Comme lorsqu'il était instit, c'est auprès des enfants que Volget exprime, si ce n'est sa rigidité, toute son humanité. Tout spécialement avec Samuel, le petit garçon sourd et muet avec qui il avait tissé, au cours de la seconde saison, des liens si particuliers. Et cette année, leurs rapports sont davantage explorés puisqu'il parvient à le faire entrer au sein même de son école. A travers l'histoire de Samuel, la série traite d'un sujet essentiel : l'intégration d'un enfant handicapé à école. Dans l'intrigue, Samuel prend lui-même conscience de la difficulté de cette intégration, suite à un chagrin amoureux. L'écriture est joliment intelligente. Grâce à la finesse de Didier, nous ne sommes plus dans la fiction mais bel et bien dans la vie. Au cœur de la psychologie de la différence, au sens large du terme, puisqu'il aurait pu tout aussi bien s'agir d'un enfant noir ou d'un enfant handicapé physiquement. La question soulevée dans la série reste la même : comment vit-on lorsque l'on est différent ? Parler de la différence était d'ailleurs le pari initial de la série.

Avec toujours ce souci de faire vrai...
A travers la vie d'une école, La Cour des grands tente de refléter une réalité sans toutefois trop la romancer. La série est, selon moi, une vraie création originale. Tant sur la forme que sur le fond. Une fiction intelligente, "stylée", avec des sujets forts et un traitement intéressant. A l'instar de P.J. en son temps, je trouve que La Cour des grands se distingue par sa spontanéité, sa fraîcheur. Cet autre regard sur notre société.

Cette année, vous interprétez davantage de scènes en langage des signes...
Oui et pour le grand bonheur de Lilian (Mercier, ndlr) et moi ! Grâce à toutes ces scènes partagées, notre relation s'est encore affinée.

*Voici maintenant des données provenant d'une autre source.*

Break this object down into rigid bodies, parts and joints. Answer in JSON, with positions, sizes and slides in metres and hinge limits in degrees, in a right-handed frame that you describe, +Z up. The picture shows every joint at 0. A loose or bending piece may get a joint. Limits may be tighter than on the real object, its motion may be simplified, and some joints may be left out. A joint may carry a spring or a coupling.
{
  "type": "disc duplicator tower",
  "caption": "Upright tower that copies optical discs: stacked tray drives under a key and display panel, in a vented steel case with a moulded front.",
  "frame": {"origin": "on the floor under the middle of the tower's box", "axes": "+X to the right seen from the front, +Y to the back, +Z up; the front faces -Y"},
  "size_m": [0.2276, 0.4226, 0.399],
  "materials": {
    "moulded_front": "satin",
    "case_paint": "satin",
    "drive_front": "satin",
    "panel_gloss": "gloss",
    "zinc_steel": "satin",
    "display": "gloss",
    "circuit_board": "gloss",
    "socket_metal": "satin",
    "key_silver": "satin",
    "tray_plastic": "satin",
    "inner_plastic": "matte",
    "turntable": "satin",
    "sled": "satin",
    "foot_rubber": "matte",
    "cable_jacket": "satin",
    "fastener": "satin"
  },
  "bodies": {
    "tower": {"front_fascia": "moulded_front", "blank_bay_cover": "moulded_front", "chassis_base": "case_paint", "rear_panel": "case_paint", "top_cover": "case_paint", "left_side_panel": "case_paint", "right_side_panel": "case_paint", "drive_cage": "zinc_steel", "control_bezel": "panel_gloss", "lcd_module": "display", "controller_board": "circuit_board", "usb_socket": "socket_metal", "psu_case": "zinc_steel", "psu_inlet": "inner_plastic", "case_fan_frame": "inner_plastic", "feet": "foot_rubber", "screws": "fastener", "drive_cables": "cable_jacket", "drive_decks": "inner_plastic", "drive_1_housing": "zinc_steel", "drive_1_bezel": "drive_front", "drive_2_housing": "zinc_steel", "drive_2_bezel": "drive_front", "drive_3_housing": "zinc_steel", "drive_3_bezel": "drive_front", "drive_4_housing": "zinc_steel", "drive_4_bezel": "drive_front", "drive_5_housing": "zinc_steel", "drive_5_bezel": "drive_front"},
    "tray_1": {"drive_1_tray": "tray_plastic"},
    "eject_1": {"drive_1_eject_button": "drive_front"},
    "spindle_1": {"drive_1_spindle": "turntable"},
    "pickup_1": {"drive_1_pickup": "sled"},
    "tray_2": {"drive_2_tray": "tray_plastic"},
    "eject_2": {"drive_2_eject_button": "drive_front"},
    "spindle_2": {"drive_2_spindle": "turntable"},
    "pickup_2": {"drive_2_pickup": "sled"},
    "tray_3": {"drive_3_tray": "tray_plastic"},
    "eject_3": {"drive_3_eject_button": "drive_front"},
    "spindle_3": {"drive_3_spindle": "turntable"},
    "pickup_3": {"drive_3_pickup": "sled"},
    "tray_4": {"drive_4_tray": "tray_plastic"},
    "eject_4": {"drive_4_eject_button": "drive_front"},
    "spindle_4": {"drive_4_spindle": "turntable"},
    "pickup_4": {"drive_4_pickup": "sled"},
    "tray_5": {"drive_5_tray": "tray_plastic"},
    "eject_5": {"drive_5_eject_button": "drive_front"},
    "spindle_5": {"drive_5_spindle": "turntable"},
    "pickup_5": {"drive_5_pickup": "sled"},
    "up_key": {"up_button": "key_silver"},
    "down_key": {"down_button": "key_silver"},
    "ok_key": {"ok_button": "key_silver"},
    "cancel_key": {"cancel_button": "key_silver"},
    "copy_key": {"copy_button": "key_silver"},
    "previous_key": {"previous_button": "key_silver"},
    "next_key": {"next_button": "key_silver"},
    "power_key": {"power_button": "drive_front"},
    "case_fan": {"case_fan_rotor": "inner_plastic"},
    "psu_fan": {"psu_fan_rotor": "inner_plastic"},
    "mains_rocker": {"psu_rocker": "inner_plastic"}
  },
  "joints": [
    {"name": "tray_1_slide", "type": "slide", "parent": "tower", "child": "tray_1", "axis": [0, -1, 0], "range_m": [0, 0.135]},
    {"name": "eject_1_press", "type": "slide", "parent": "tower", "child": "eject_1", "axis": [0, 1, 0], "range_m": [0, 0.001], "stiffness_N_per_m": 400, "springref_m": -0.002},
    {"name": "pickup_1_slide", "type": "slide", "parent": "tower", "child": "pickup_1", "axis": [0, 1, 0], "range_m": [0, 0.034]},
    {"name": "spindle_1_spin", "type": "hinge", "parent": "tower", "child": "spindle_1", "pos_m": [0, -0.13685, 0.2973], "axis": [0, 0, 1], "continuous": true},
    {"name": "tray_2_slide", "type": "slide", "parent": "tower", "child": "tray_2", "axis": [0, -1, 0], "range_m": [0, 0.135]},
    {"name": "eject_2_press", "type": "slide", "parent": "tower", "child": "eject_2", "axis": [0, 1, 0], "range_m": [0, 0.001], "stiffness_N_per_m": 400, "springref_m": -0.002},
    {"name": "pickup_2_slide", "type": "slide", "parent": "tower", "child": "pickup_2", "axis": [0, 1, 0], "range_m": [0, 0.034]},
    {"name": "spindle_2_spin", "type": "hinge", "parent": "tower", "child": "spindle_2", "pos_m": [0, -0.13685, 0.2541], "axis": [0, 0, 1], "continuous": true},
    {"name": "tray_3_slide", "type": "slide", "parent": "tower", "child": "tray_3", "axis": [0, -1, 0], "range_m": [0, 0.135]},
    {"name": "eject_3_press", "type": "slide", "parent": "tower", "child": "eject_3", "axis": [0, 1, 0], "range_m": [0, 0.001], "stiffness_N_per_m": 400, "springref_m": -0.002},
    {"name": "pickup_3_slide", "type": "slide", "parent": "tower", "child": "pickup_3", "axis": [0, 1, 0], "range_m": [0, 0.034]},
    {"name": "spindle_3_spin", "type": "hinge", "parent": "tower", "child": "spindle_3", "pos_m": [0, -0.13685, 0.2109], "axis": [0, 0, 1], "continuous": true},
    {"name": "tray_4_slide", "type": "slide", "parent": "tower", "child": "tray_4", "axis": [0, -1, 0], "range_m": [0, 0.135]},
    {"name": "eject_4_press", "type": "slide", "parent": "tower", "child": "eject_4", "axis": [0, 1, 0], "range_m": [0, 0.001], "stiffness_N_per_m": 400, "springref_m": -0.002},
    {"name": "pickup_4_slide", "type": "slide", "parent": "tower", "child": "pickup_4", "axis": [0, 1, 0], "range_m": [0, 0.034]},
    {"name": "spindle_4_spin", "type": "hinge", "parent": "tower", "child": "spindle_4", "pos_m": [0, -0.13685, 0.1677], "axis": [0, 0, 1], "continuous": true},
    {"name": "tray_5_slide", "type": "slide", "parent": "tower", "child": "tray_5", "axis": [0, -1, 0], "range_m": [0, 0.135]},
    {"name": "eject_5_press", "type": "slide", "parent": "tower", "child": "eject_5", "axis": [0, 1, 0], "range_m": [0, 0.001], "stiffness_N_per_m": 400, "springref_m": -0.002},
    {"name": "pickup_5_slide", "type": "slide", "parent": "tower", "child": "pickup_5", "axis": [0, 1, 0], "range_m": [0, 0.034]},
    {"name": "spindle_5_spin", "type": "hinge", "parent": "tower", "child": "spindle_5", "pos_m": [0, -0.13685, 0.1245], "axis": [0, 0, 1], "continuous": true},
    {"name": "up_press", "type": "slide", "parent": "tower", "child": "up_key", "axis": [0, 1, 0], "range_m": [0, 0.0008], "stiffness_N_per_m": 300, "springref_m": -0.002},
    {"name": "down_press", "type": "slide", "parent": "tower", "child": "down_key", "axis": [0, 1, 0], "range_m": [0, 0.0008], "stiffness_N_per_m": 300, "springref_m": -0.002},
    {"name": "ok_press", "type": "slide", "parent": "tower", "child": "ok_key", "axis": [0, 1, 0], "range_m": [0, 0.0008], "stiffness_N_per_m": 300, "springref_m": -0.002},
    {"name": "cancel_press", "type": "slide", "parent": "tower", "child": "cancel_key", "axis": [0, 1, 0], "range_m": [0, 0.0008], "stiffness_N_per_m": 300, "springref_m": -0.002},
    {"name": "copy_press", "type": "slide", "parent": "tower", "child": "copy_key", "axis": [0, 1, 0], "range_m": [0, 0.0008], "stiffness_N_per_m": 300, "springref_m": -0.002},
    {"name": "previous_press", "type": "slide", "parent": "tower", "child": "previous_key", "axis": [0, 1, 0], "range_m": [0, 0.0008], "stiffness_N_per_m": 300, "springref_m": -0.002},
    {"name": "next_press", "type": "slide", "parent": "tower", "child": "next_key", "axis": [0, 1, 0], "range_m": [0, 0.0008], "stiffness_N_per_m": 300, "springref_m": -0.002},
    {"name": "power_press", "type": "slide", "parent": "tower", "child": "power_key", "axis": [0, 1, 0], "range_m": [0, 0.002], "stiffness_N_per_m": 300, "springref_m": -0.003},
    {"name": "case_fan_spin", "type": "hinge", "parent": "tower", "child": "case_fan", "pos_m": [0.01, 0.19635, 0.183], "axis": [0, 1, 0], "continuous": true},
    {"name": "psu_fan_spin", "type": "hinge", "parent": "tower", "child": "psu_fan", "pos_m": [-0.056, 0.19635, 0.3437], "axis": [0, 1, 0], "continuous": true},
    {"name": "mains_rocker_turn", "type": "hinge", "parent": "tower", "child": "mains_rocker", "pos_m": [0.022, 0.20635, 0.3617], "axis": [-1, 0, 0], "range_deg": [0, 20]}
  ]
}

Cette année, contrairement à la seconde saison, je m'exprime en « vrai » langage des signes. L'an dernier, j'avais en effet accepté de faire du "français signé", c'est-à-dire de signer et parler en même temps. Un tour de force car la syntaxe du langage des signes et de l'oral est très différente. Et puis, le monde des sourds m'a fait part de son mécontentement : quitte à traiter d'un sujet aussi important que la surdité, autant être au plus près de la réalité. Avec Sophie Révil, la productrice, nous avons donc décidé, cette fois-ci, de signer et sous-titrer les scènes.

En tant que comédien, aborde-t-on le jeu de la même manière ?
Disons, pour simplifier, que les signes sont les mots. Tout le reste – les sentiments, l'intention, l'émotion - passe par la mobilité du visage. En tant que comédien, il ne faut donc pas avoir peur, pour une fois, d'en faire trop, et accepter de surjouer les différentes expressions. D'un point de vue plus pratique, et en plus de mon texte à apprendre, il a aussi fallu que j'adapte mes dialogues avec Samuel en langue des signes et que j'assimile certains signes que je ne connaissais pas. Un double boulot !

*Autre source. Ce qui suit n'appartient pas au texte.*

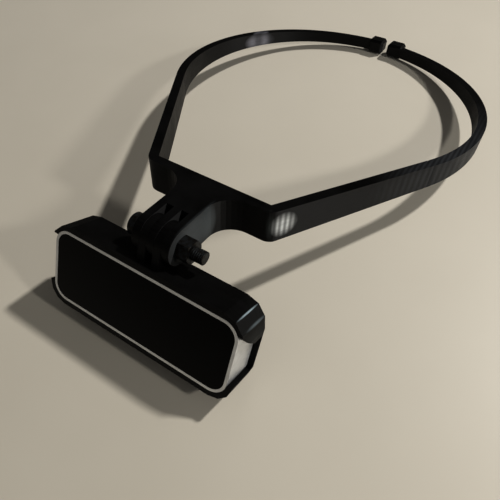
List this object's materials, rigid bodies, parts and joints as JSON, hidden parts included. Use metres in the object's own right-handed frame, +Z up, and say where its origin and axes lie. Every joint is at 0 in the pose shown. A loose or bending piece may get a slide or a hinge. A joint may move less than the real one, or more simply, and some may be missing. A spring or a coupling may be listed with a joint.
{
  "type": "head visor magnifier",
  "caption": "Head-worn visor: an open loop head band with sprung rear arms, a bolted tilt hinge, and a cradle that holds a slim dark-windowed optical bar.",
  "frame": {"origin": "on the bench, under the middle of the bounding box, with the visor set down on its cradle and its rear ends", "axes": "+Z up from the bench, -Y towards the front (the optical bar), +X towards the nut side of the hinge; the tilt bolt lies along X"},
  "size_m": [0.152, 0.234, 0.0471],
  "materials": {
    "printed_plastic": "satin printed plastic with fine layer lines",
    "dark_steel": "black oxide",
    "silver_metal": "satin, bead blasted",
    "black_window": "polished, nearly opaque",
    "black_foam": "matt foam",
    "moulded_plastic": "fine moulded texture",
    "lens_glass": "polished",
    "lamp_resin": "clear resin",
    "board": "solder mask",
    "chip_resin": "matt",
    "plated_steel": "nickel plated",
    "pad_rubber": "matt"
  },
  "bodies": {
    "band": {"front_frame": "printed_plastic", "tilt_nut": "dark_steel"},
    "left_arm": {"rear_arm_left": "printed_plastic"},
    "right_arm": {"rear_arm_right": "printed_plastic"},
    "bolt": {"tilt_bolt": "dark_steel"},
    "cradle": {"cradle": "printed_plastic"},
    "bar": {"bezel_ring": "silver_metal", "front_window": "black_window", "window_gasket": "black_foam", "light_baffle": "moulded_plastic", "lens_carrier": "silver_metal", "lens_barrel_left": "moulded_plastic", "lens_barrel_right": "moulded_plastic", "lens_left": "lens_glass", "lens_right": "lens_glass", "lamps": "lamp_resin", "circuit_board": "board", "board_chips": "chip_resin", "cable_socket": "plated_steel", "board_screws": "plated_steel", "rear_cover": "moulded_plastic", "case_screws": "dark_steel", "rear_pad": "pad_rubber"}
  },
  "joints": [
    {"name": "cradle_tilt", "type": "hinge", "parent": "band", "child": "cradle", "pos_m": [0, -0.08753, 0.03999], "axis": [1, 0, 0], "range_deg": [-105, 25]},
    {"name": "bolt_turn", "type": "hinge", "parent": "band", "child": "bolt", "pos_m": [0, -0.08753, 0.03999], "axis": [1, 0, 0], "continuous": true},
    {"name": "left_arm_flex", "type": "hinge", "parent": "band", "child": "left_arm", "pos_m": [-0.06383, 0.00139, 0.02397], "axis": [0, 0.1772, 0.9842], "range_deg": [0, 10]},
    {"name": "right_arm_flex", "type": "hinge", "parent": "band", "child": "right_arm", "pos_m": [0.06383, 0.00139, 0.02397], "axis": [0, 0.1772, 0.9842], "range_deg": [-10, 0]},
    {"name": "bar_release", "type": "slide", "parent": "cradle", "child": "bar", "axis": [0, -0.866, 0.5001], "range_m": [0, 0.02]}
  ],
  "couplings": [
    {"joint": "right_arm_flex", "follows": "left_arm_flex", "ratio": -1}
  ]
}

Avez-vous d'autres projets ?
Oui, pour le cinéma : le tournage d'un long métrage capverdien dans lequel je tiendrai le rôle principal. Et puis, j'ai aussi terminé et sorti, en janvier dernier, le premier documentaire que j'ai réalisé seul, Adolfo el Buscador (Adolfo le plongeur, ndlr). Ce film raconte le quotidien d'un petit garçon vivant seul dans une décharge publique de Santo Domingo en République Dominicaine. En juin prochain, je m'envole pour Haïti afin d'effectuer les repérages de mon prochain film. Une autre réalité – la vie dans un camp de réfugiés au lendemain du séisme qui a ravagé le pays – sera vue, cette fois, à travers le regard d'une fillette haïtienne. En parallèle, j'ai aussi en tête l'idée d'une série documentaire réalisée en Martinique.

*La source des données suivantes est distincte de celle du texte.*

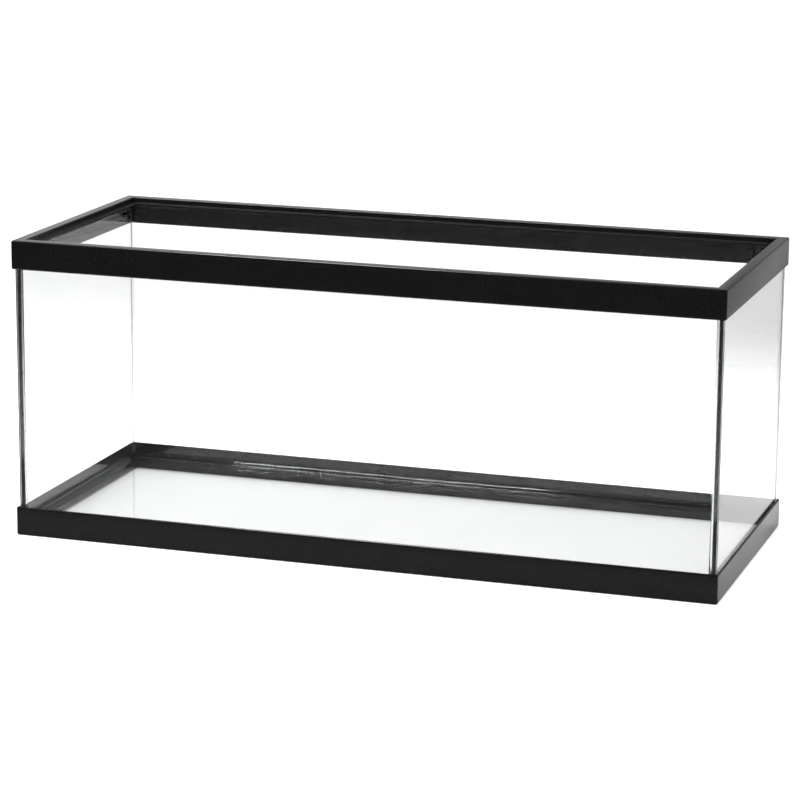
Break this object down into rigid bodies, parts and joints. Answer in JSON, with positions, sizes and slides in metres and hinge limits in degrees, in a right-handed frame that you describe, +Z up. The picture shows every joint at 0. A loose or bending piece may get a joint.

Qu'est-ce qui vous plaît dans la réalisation ?
J'aime avoir une idée, la coucher sur papier et tout mettre en œuvre pour qu'elle prenne vie. Sinon, je dirais que ce désir s'est imposé à moi comme une autre façon de m'exprimer. Dans cette société qui a tendance à cloisonner, je pense être, comme nous tous, un canal, avec différentes choses à exprimer. Ce que je peux faire à travers la comédie, mais aussi à travers la réalisation. Si j'avais été peintre ou plasticien, les modes d'expression auraient été différents. Peu importe la forme. L'être humain est multiple et a des capacités immenses que son parcours lui permettra de découvrir tout au long de sa vie. On peut ainsi explorer un domaine sans y rester forcément cantonné. Diversifier les plaisirs ne permet-il pas de s'enrichir humainement ? Et puis, en ce qui me concerne, plus un comédien a du vécu, plus ce vécu servira les personnages qu'il interprètera.

De l'association "Aide et Action" dont vous êtes le parrain d'honneur à vos différents documentaires, en passant par La Cour des grands, tout gravite, chez vous, autour de l'éducation...
L'éducation, c'est la porte de la liberté. Je soutiens la cause de l'éduction à travers le monde depuis plus de 15 ans. Aller à l'école, apprendre à lire, à écrire est une véritable chance dont tous les enfants devraient bénéficier. Le slogan de l'association "Aide et Action" est "l'éducation change le mode". Je le crois. Sincèrement. Car c'est dans le cœur de l'être humain que peut naître la racine de la guerre. En changeant le cœur des gens, on peut espérer les rendre un peu meilleurs. Il s'agit peut-être d'une grande utopie mais je me plais à y croire.